--- Provided data ---
• • • • •

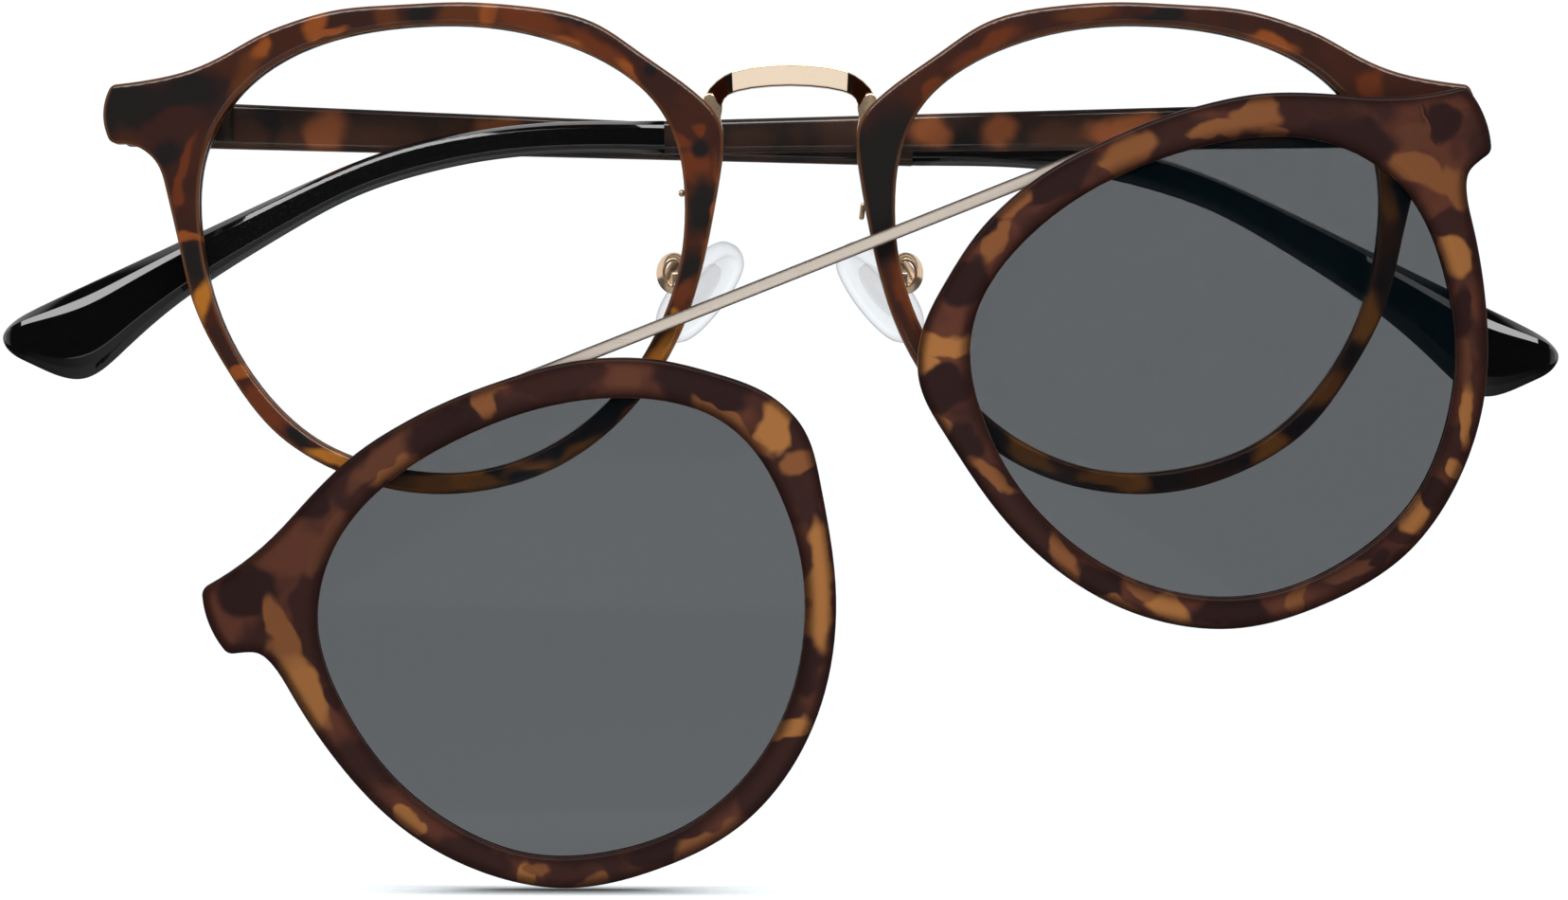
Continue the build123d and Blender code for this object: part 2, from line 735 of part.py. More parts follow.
def place_temple(shape, droop, turn, is_right):
    """Droops an arm about its hinge, turns it about the hinge axis and puts it in place."""
    placed = hinge_place() * Rot(0, 0, turn) * Rot(0, droop, 0) * shape
    return mirrored(placed) if is_right else placed


# Clip, drawn seated on the front and then turned about its pole to lie as it was taken off

def turned(shape):
    place = Vector(clip_pole_reach, depth_at(face_radius, clip_pole_reach, clip_pole_height),
                   clip_pole_height)
    return shape.rotate(Axis(ball_centre, place - ball_centre), clip_turn)


def bar_slot():
    """The slot for the bar behind the top of both rims, open upwards."""
    low = clip_bar_line - clip_bar_height / 2 - flat_fit
    tall = clip_bar_height + clip_rim_width
    return Pos(0, low + tall / 2) * Rectangle(clip_bar_length + 2 * flat_fit, tall)


def clip_rivet_planes():
    """Where the left end of the bar takes its two rivets, facing outwards."""
    planes = []
    first = clip_bar_length / 2 - clip_rivet_inset
    for x in (first, first - clip_rivet_spacing):
        planes.append(front_plane(-x, clip_bar_line, clip_rear_radius + clip_bar_recess))
    return planes


def clip_magnet_plane():
    return front_plane(-magnet_reach, hinge_height, clip_rear_radius + clip_magnet_recess)


def build_clip_rim():
    """The left rim of the clip with its tab, lens groove, bar slot and magnet pocket."""
    outline = rim_outline(clip_rim_shares, clip_lens_width, clip_lens_height, clip_rim_width,
                          clip_end_reach, clip_end_bulge, clip_end_top, clip_end_height,
                          clip_end_corner)
    outline -= lens_outline(clip_lens_width, clip_lens_height, 0)
    rim = shell_prism(Pos(-clip_pitch / 2, 0) * outline, clip_front_radius, clip_rear_radius)
    rim = fillet(edges_on(rim, clip_front_radius) + edges_on(rim, clip_rear_radius),
                 clip_rounding)
    rim -= lens_solid(clip_lens_width, clip_lens_height, clip_groove_depth, clip_pitch,
                      clip_front_radius - clip_lens_setback, clip_lens_thickness)
    bar_top = clip_rear_radius + clip_bar_recess + clip_bar_thickness
    rim -= prism(bar_slot(), -clip_thickness, seat_y) & ball(bar_top)
    magnet_hole = clip_magnet_length + overrun
    rim -= clip_magnet_plane() * Pos(0, 0, -overrun) * stud(magnet_radius, magnet_hole)
    for plane in clip_rivet_planes():
        rim -= plane * stud(clip_rivet_radius, clip_rivet_length)
    return rim


def build_clip_lens():
    return lens_solid(clip_lens_width, clip_lens_height, clip_groove_depth - lens_fit,
                      clip_pitch, clip_front_radius - clip_lens_setback, clip_lens_thickness)


def build_clip_bar():
    inner = clip_rear_radius + clip_bar_recess
    outline = Pos(0, clip_bar_line) * Rectangle(clip_bar_length, clip_bar_height)
    bar = shell_prism(outline, inner + clip_bar_thickness, inner)
    for plane in clip_rivet_planes():
        hole = plane * Pos(0, 0, -overrun) * stud(clip_rivet_radius,
                                                  clip_rivet_length + overrun)
        bar -= hole
        bar -= mirrored(hole)
    return bar


def build_clip_rivets():
    rivets = []
    for plane in clip_rivet_planes():
        part = plane * stud(clip_rivet_radius, clip_rivet_length)
        rivets += [part, mirrored(part)]
    return rivets


def build_clip_magnet():
    return clip_magnet_plane() * stud(magnet_radius, clip_magnet_length)


# Every piece under its own name

def write(name, shape):
    solids = shape if isinstance(shape, list) else [shape]
    moved = [Pos(0, -pad_depth, pad_drop) * solid for solid in solids]
    whole = moved[0] if len(moved) == 1 else Compound(children=moved)
    export_step(whole, os.path.join("parts", name + ".step"))


def write_pair(name, left):
    write(name + "_left", left)
    write(name + "_right", [mirrored(solid) for solid in left] if isinstance(left, list)
          else mirrored(left))


os.makedirs("parts", exist_ok=True)

write_pair("rim", build_rim())
write_pair("lens", build_lens())
write_pair("frame_magnet", build_magnet())
write("bridge", build_bridge())
write("bridge_screws", build_bridge_screws())
write_pair("pad_arm", build_pad_arm())
write("pad_arm_screws", build_arm_screws())
write_pair("pad_screw", build_pad_screw())
write_pair("nose_pad", build_pad())
write_pair("pad_insert", build_pad_insert())
write_pair("front_hinge", build_front_hinge())
write_pair("hinge_screw", build_hinge_screw())
write("hinge_rivets", build_front_rivets())

temple_pieces = {
    "temple": build_temple(),
    "temple_tip": build_tip(),
    "temple_core": core_solid(0),
    "temple_rivets": build_temple_rivets(),
}
for name, piece in temple_pieces.items():
    solids = piece if isinstance(piece, list) else [piece]
    write(name + "_left", [place_temple(solid, left_droop, left_fold_short, False)
                           for solid in solids])
    write(name + "_right", [place_temple(solid, right_droop, -right_fold_over, True)
                            for solid in solids])
left_hinge = build_temple_hinge(left_droop)
right_hinge = build_temple_hinge(right_droop)
write("temple_hinge_left", place_temple(left_hinge, 0, left_fold_short, False))
write("temple_hinge_right", place_temple(right_hinge, 0, -right_fold_over, True))

clip_pieces = {
    "clip_rim": build_clip_rim(),
    "clip_lens": build_clip_lens(),
    "clip_magnet": build_clip_magnet(),
}
for name, piece in clip_pieces.items():
    write(name + "_left", turned(piece))
    write(name + "_right", turned(mirrored(piece)))
write("clip_bar", turned(build_clip_bar()))
write("clip_rivets", [turned(solid) for solid in build_clip_rivets()])
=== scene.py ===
import json
import math

import bmesh
import bpy
import numpy as np
from mathutils import Matrix, Vector


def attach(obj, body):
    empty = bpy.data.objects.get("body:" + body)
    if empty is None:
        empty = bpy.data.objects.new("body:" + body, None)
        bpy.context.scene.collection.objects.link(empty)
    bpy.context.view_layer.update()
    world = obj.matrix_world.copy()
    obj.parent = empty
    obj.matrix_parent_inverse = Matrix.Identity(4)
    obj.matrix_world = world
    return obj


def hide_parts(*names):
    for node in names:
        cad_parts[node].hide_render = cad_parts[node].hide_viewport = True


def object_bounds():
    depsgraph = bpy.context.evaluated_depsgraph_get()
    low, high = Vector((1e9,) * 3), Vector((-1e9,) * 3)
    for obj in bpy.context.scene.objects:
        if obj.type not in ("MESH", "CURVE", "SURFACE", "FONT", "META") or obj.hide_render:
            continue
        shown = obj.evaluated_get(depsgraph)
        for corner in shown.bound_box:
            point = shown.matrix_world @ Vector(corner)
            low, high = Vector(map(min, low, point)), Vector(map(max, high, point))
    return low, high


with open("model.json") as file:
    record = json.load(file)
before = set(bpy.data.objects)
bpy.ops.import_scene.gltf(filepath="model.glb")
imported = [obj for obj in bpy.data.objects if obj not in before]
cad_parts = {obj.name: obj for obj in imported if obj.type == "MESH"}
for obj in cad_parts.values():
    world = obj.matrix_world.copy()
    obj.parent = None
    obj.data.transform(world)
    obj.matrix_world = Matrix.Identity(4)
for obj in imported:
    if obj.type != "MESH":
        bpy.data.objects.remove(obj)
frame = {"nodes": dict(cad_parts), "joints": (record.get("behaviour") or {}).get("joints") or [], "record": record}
cadLow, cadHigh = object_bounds()
nodes = frame["nodes"]
joints = {joint["name"]: joint for joint in frame["joints"]}
mm = 0.001
scene = bpy.context.scene
print("stage: frame loaded")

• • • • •

--- Problem to work on ---
Exactly the lines from the line with "0, -right_fold_over, True))" to the line with "cad_parts[node].hide_render = cad_parts[node].hide_viewport", both included, are to be extracted, and no others.

--- Final result ---
write("temple_hinge_right", place_temple(right_hinge, 0, -right_fold_over, True))

clip_pieces = {
    "clip_rim": build_clip_rim(),
    "clip_lens": build_clip_lens(),
    "clip_magnet": build_clip_magnet(),
}
for name, piece in clip_pieces.items():
    write(name + "_left", turned(piece))
    write(name + "_right", turned(mirrored(piece)))
write("clip_bar", turned(build_clip_bar()))
write("clip_rivets", [turned(solid) for solid in build_clip_rivets()])
=== scene.py ===
import json
import math

import bmesh
import bpy
import numpy as np
from mathutils import Matrix, Vector


def attach(obj, body):
    empty = bpy.data.objects.get("body:" + body)
    if empty is None:
        empty = bpy.data.objects.new("body:" + body, None)
        bpy.context.scene.collection.objects.link(empty)
    bpy.context.view_layer.update()
    world = obj.matrix_world.copy()
    obj.parent = empty
    obj.matrix_parent_inverse = Matrix.Identity(4)
    obj.matrix_world = world
    return obj


def hide_parts(*names):
    for node in names:
        cad_parts[node].hide_render = cad_parts[node].hide_viewport = True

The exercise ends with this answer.